The annexation of Area C would grant a legal imprimatur to the de facto policy of prioritizing Jewish construction by virtue of the newly adopted Nationality Law, which encourages Jewish settlement. One cannot pull the rug out from under the claim that Israel practices apartheid in the West Bank without granting equal political rights to all people living under Israeli control, not to mention those within Israel's borders.

This last distinction was not made by an Arab member of the Knesset. Rather, it is from a February 2017 speech by Israel’s premier citizen, President Reuven Rivlin, at the annual conference of the right-wing Besheva media group. While expressing support for the annexation of West Bank territories, the president stressed, “Sovereignty over a certain territory grants citizenship to all who reside there.… There cannot be one law for Israelis and another one for non-Israelis.” Nonetheless, even Rivlin’s views are tinged with arrogance toward another people. The very idea of imposing annexation on millions without recognizing their right to self-determination in their homeland exudes the stench of nationalism.
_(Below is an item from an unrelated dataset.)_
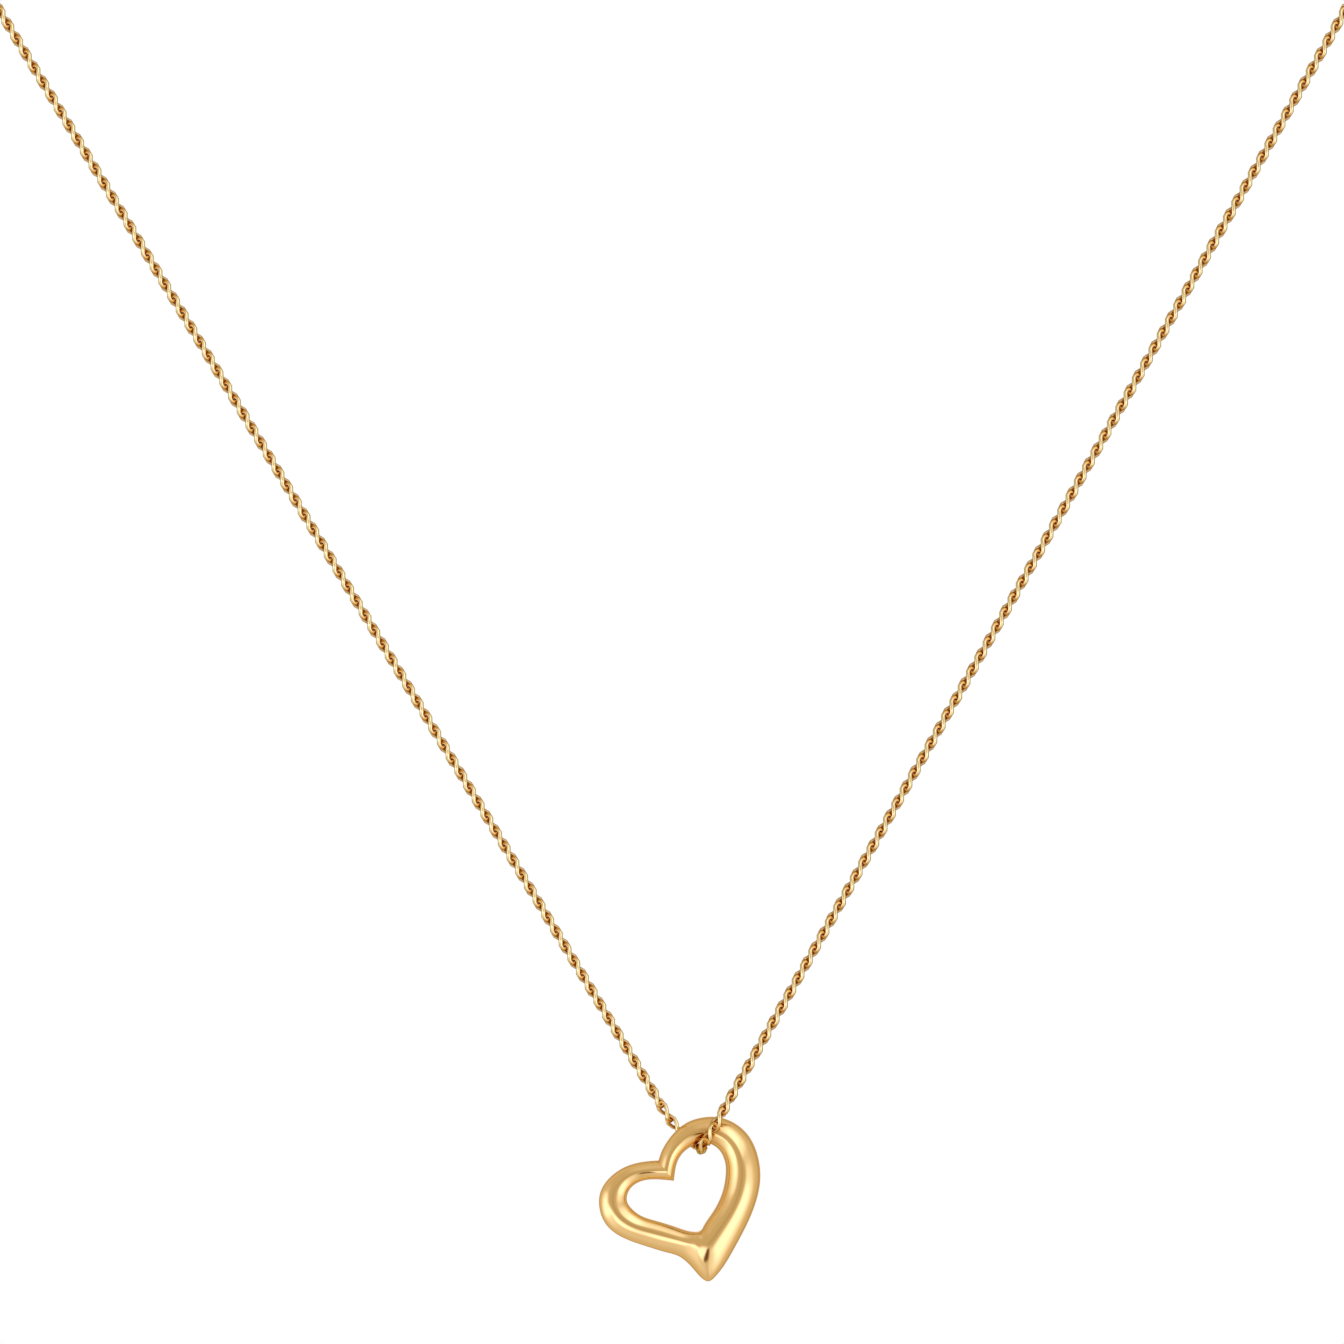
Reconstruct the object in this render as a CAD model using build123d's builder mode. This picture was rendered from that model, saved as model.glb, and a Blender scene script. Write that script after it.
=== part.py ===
from build123d import *
import os
from collections import namedtuple
from math import cos, pi, radians, sin, tan

# Heart pendant on a fine chain, millimetres, +Z up, the front faces -Y.
# The origin is at the nape, on the inner face of the clasp.

# Heart: overall size and where the chain carries it
heart_width = 16.1
heart_height = 16.46
heart_depth = 3.4
hang_x = 2.9
hang_y = -53.5
hang_z = -135.5
seat_gap = 0.12

# Chain: outer size of its links, and the clearance that lets the heart swing
chain_diameter = 1.1
swing_gap = 0.12

# Clasp and rings at the nape
clasp_radius = 2.2
clasp_wire = 1.1
eye_radius = 0.8
eye_wire = 0.6
jump_ring_radius = 1.1
jump_ring_wire = 0.56
end_ring_radius = 1.5
end_ring_wire = 0.6
end_link_radius = 0.75
end_link_wire = 0.56
ring_gap = 0.1

# Fits
chain_radius = chain_diameter / 2
nape_y = clasp_wire / 2
strand_offset = heart_depth / 2 + swing_gap + chain_radius

# Sections of the heart's band, each from its outer edge to its inner edge.
# x and z are shares of heart_width and heart_height from the low left corner
# of the heart's outline, and depth is a share of heart_depth.
# Each section is an oval of band_sides flats.
Section = namedtuple("Section", "name outer_x outer_z inner_x inner_z depth")
band_sides = 16

cleft = Section("cleft", 0.370, 0.735, 0.466, 0.611, 0.66)
bar = Section("bar", 0.649, 0.997, 0.634, 0.847, 0.76)
tip = Section("tip", 0.677, 0.000, 0.614, 0.302, 0.76)

right_half = [
    cleft,
    Section("foot", 0.385, 0.780, 0.473, 0.668, 0.66),
    Section("rise", 0.407, 0.824, 0.488, 0.728, 0.66),
    Section("shoulder", 0.463, 0.899, 0.537, 0.795, 0.68),
    Section("arch", 0.548, 0.966, 0.583, 0.825, 0.72),
    bar,
    Section("crown", 0.798, 0.983, 0.730, 0.814, 0.84),
    Section("turn", 0.929, 0.886, 0.774, 0.753, 0.94),
    Section("limb_top", 0.998, 0.710, 0.788, 0.683, 1.00),
    Section("limb", 0.988, 0.528, 0.773, 0.564, 1.00),
    Section("limb_low", 0.925, 0.358, 0.719, 0.440, 1.00),
    Section("knee", 0.832, 0.185, 0.655, 0.346, 0.96),
    Section("heel", 0.720, 0.026, 0.627, 0.307, 0.82),
    tip,
]
left_half = [
    cleft,
    Section("brow", 0.283, 0.728, 0.345, 0.620, 0.58),
    Section("slope", 0.183, 0.704, 0.258, 0.607, 0.56),
    Section("lobe", 0.075, 0.638, 0.193, 0.561, 0.56),
    Section("side", 0.005, 0.528, 0.173, 0.504, 0.58),
    Section("under", 0.024, 0.379, 0.193, 0.454, 0.59),
    Section("sweep", 0.130, 0.276, 0.255, 0.403, 0.59),
    Section("limb", 0.286, 0.216, 0.345, 0.371, 0.60),
    Section("limb_low", 0.429, 0.174, 0.469, 0.334, 0.62),
    Section("neck", 0.519, 0.139, 0.559, 0.306, 0.67),
    Section("bulge", 0.587, 0.075, 0.593, 0.302, 0.74),
    Section("sole", 0.637, 0.021, 0.604, 0.301, 0.76),
    tip,
]


# The heart hangs by the inner edge of its bar, just under the chain's top
def heart_point(share_x, share_z):
    x = hang_x + (share_x - bar.inner_x) * heart_width
    z = hang_z + chain_radius + seat_gap + (share_z - bar.inner_z) * heart_height
    return Vector(x, hang_y, z)


def outer_point(section):
    return heart_point(section.outer_x, section.outer_z)


def inner_point(section):
    return heart_point(section.inner_x, section.inner_z)


def section_width(section):
    return (outer_point(section) - inner_point(section)).length


# A section lies across the band, its local x outwards and its local y to the back
def section_plane(section):
    outward = outer_point(section) - inner_point(section)
    middle = (outer_point(section) + inner_point(section)) / 2
    return Plane(origin=middle, x_dir=outward, z_dir=outward.cross(Vector(0, 1, 0)))


def section_outline(section):
    angles = [2 * pi * side / band_sides for side in range(band_sides)]
    half_width = section_width(section) / 2
    half_depth = section.depth * heart_depth / 2
    return [(half_width * cos(angle), half_depth * sin(angle)) for angle in angles]


# Rings at the nape, each hooked through its neighbour and drawn apart
eye_x = -(clasp_radius + clasp_wire / 2 + eye_radius)
jump_ring_x = eye_x - eye_radius + (eye_wire + jump_ring_wire) / 2 + ring_gap - jump_ring_radius
left_link_x = jump_ring_x - jump_ring_radius + (jump_ring_wire + end_link_wire) / 2 + ring_gap - end_link_radius
end_ring_x = clasp_radius - (clasp_wire + end_ring_wire) / 2 - ring_gap + end_ring_radius
right_link_x = end_ring_x + end_ring_radius - (end_ring_wire + end_link_wire) / 2 - ring_gap + end_link_radius

# Route of the chain: chosen points round the neck, down the straight strands
# and round the heart's bar, from behind it to the front
neck_left = [(-24.0, 0.4, 0.5), (-47.0, -5.2, 1.0), (-65.0, -18.5, -0.5), (-73.5, -35.5, -5.0)]
neck_right = [(73.5, -35.5, -5.0), (65.0, -18.5, -0.5), (47.0, -5.2, 1.0), (24.0, 0.4, 0.5)]
left_start = Vector(left_link_x - end_link_radius, nape_y, 0)
right_end = Vector(right_link_x + end_link_radius, nape_y, 0)
round_bar = [
    (0.5, hang_y + strand_offset, hang_z + 1.6),
    (hang_x, hang_y + strand_offset, hang_z),
    (hang_x, hang_y - strand_offset, hang_z),
]
chain_route = [
    left_start,
    *neck_left,
    (-72.5, hang_y, -13.0),
    *round_bar,
    (72.2, hang_y, -13.0),
    *neck_right,
    right_end,
]
route_points = [Vector(*point) for point in chain_route]
round_bar_points = [Vector(*point) for point in round_bar]
bar_radius = section_width(bar) / 2 + seat_gap + chain_radius


# Each corner's arc is as large as its runs allow, and those round the bar follow the bar
def corner_radius(before, corner, after):
    if corner in round_bar_points:
        return bar_radius
    run_in = corner - before
    run_out = after - corner
    half_turn = radians(run_in.get_angle(run_out)) / 2
    return 0.45 * min(run_in.length, run_out.length) / tan(half_turn)


corners = zip(route_points, route_points[1:], route_points[2:])
route_radii = [corner_radius(*corner) for corner in corners]

# Heart: two arms lofted from the cleft to the tip
with BuildPart() as heart:
    for half in (right_half, left_half):
        for section in half:
            with BuildSketch(section_plane(section)):
                Polygon(*section_outline(section), align=None)
        loft()

# Chain: a tube of the links' outer size, with a soldered end link at each end
with BuildPart() as chain:
    with BuildLine() as route:
        FilletPolyline(*route_points, radius=route_radii)
    with BuildSketch(Plane(origin=route.line @ 0, z_dir=route.line % 0)):
        Circle(chain_radius)
    sweep(path=route.line)
    for link_x in (left_link_x, right_link_x):
        with Locations(Plane(origin=(link_x, nape_y, 0), z_dir=(0, 1, 0))):
            Torus(end_link_radius, end_link_wire / 2)

# Clasp: a closed ring with a small eye soldered to its side
with BuildPart() as clasp:
    with Locations(Plane(origin=(0, nape_y, 0), z_dir=(0, 1, 0))):
        Torus(clasp_radius, clasp_wire / 2)
    with Locations(Plane(origin=(eye_x, nape_y, 0), z_dir=(0, 1, 0))):
        Torus(eye_radius, eye_wire / 2)

# Jump ring between the eye and the left end link
with BuildPart() as jump_ring:
    with Locations((jump_ring_x, nape_y, 0)):
        Torus(jump_ring_radius, jump_ring_wire / 2)

# End ring that the clasp closes on, through the right end link
with BuildPart() as end_ring:
    with Locations((end_ring_x, nape_y, 0)):
        Torus(end_ring_radius, end_ring_wire / 2)

heart.part.label = "heart"
chain.part.label = "chain"
clasp.part.label = "clasp"
jump_ring.part.label = "jump_ring"
end_ring.part.label = "end_ring"

os.makedirs("parts", exist_ok=True)
export_step(heart.part, "parts/heart.step")
export_step(chain.part, "parts/chain.step")
export_step(clasp.part, "parts/clasp.step")
export_step(jump_ring.part, "parts/jump_ring.step")
export_step(end_ring.part, "parts/end_ring.step")

route_length = sum(edge.length for edge in route.edges())
tube_volume = pi * chain_radius**2 * route_length
balance = heart.part.center(CenterOf.MASS)
print("route radii:", [round(radius, 2) for radius in route_radii])
print("chain length:", round(route_length, 1))
print("tube volume by section and length:", round(tube_volume, 2), "solid:", round(chain.part.volume, 2))
print("heart volume:", round(heart.part.volume, 1))
print("heart's centre from the pivot:", round(balance.X - hang_x, 2), round(balance.Z - hang_z, 2))
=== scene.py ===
from collections import namedtuple
from math import cos, pi, radians, sin

import bmesh
import bpy
import numpy as np
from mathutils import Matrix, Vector


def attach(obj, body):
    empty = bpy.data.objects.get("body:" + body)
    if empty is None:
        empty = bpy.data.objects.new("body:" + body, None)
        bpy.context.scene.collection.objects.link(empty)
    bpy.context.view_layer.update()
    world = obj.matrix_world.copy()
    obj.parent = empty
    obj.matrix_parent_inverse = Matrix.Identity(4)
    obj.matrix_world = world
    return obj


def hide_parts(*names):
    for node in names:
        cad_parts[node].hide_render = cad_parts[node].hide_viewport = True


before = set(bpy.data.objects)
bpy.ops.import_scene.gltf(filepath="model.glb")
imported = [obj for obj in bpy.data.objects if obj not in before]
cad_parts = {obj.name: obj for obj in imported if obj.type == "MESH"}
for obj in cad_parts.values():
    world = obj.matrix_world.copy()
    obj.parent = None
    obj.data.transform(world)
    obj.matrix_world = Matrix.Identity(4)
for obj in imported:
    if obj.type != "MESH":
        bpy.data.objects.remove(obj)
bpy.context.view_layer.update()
scene = bpy.context.scene
MM = 0.001

# Where the heart hangs on the chain, which is also the pivot of its swing
HANG = Vector((2.9, -53.5, -135.5)) * MM

# Camera: straight at the heart's front, 1 m from it, with 134.4 mm in the frame
CAMERA_DISTANCE = 1.0
CAMERA_HEIGHT = -87.83 * MM
FRAME_WIDTH = 134.4 * MM
SENSOR_WIDTH = 36.0

camera = bpy.data.objects.new("camera", bpy.data.cameras.new("camera"))
camera.data.sensor_width = SENSOR_WIDTH
camera.data.lens = SENSOR_WIDTH * CAMERA_DISTANCE / FRAME_WIDTH
camera.location = (0, HANG.y - CAMERA_DISTANCE, CAMERA_HEIGHT)
camera.rotation_euler = (pi / 2, 0, 0)
scene.collection.objects.link(camera)
scene.camera = camera
scene.view_settings.view_transform = "Standard"


def linear(hex_colour):
    """An sRGB hex colour as linear RGBA."""
    shares = [int(hex_colour[at : at + 2], 16) / 255 for at in (1, 3, 5)]
    colour = [
        share / 12.92 if share <= 0.04045 else ((share + 0.055) / 1.055) ** 2.4
        for share in shares
    ]
    return colour + [1.0]


def add_node(tree, kind, inputs=(), **settings):
    """Adds a node with its settings and links.

    An input is a value, another node's socket, or a node, whose first output it takes.
    """
    made = tree.nodes.new(kind)
    for name, value in settings.items():
        setattr(made, name, value)
    for place, value in dict(inputs).items():
        if isinstance(value, bpy.types.Node):
            value = value.outputs[0]
        if isinstance(value, bpy.types.NodeSocket):
            tree.links.new(value, made.inputs[place])
        else:
            made.inputs[place].default_value = value
    return made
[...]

This past Nov. 15 marked the 30th anniversary of the Algiers Declaration, the Palestinian independence manifesto that recognized Israel within its 1967 borders and paved the way for the Oslo Accords. As long as Israel continues to make unilateral decisions over the heads of the Palestinian people, without their consent, full civil equality cannot be achieved. Any attempt by the stronger side to force an agreement on the other will not ease the conflict or absolve Israel’s rulers of the shameful stigma of apartheid.